Thanks to unbridled poaching and habitat loss, the northern white rhino has all but disappeared from southern and central Africa. Conservationists have made numerous attempts to breed northern white rhinos in captivity, but most have been unsuccessful. (Read: "Why African Rhinos Are Facing a Crisis")
The subspecies was declared functionally extinct in March after the last male, named Sudan, died of old age. Only two northern white rhinos remain in existence, and they are both captive infertile females. When Sudan died, the survival of the species became entirely dependent on humans’ ability to rear rhinos using artificial means. (Meet the heroes who protect the last northern white rhinos.)
Over the last three decades, scientists have collected sperm and eggs from a handful of northern white rhinos, including Sudan. And in early 2018, scientists from AVANTEA, an Italian biotechnology company that specializes in livestock fertilization, used Sudan’s preserved sperm to fertilize eggs from captive southern white rhinos.
“Our results are solid, reproducible, and very promising,” study leader Thomas Hildebrandt, head of reproduction management at the German Leibniz Institute for Zoo and Wildlife Research in Berlin, said in a statement.
Hildebrandt says the embyros “have a very high chance to establish a pregnancy once implanted into a surrogate mother,” which would be a captive southern white rhino. That subspecies is considered near-threatened by the International Union for Conservation of Nature.
The embryos will remain cryogenically frozen until Hildebrant and colleagues figure out how to properly implant the precious embryos.
Can We Produce a Purebred?
Hildebrandt also thinks this technique can be used to create a genetically pure northern white rhino, without any southern white rhino DNA.
“We are well prepared to go to Kenya and collect oocytes [eggs] from the last two northern white rhino females in order to produce pure northern white rhino,” Hildebrandt said.
While it may be possible to create a handful of pure northern white rhinos using this technique, creating a self-sustaining population would be difficult, experts warn.

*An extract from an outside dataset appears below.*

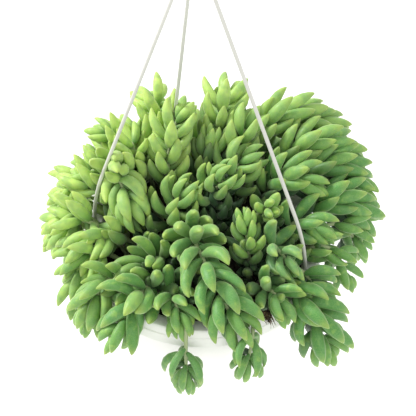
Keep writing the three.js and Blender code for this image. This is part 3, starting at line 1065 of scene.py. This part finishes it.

The number of extant northern white rhinos and the limited amount of genetic material available to scientists “is probably not enough to maintain genetic diversity,” cautions Nucharin Songsasen, a research biologist at Center for Species Survival at the Smithsonian Conservation Biology Institute.
Songsasen, who was not involved with the study, says she is thrilled that conservation biologists such as herself now have “a new tool in our toolbox for saving endangered species.”
However, it doesn’t mean the technology can bring back species this close to extinction, she says. When populations are so small, inbreeding is inevitable, which would over time cause the subspecies to die out.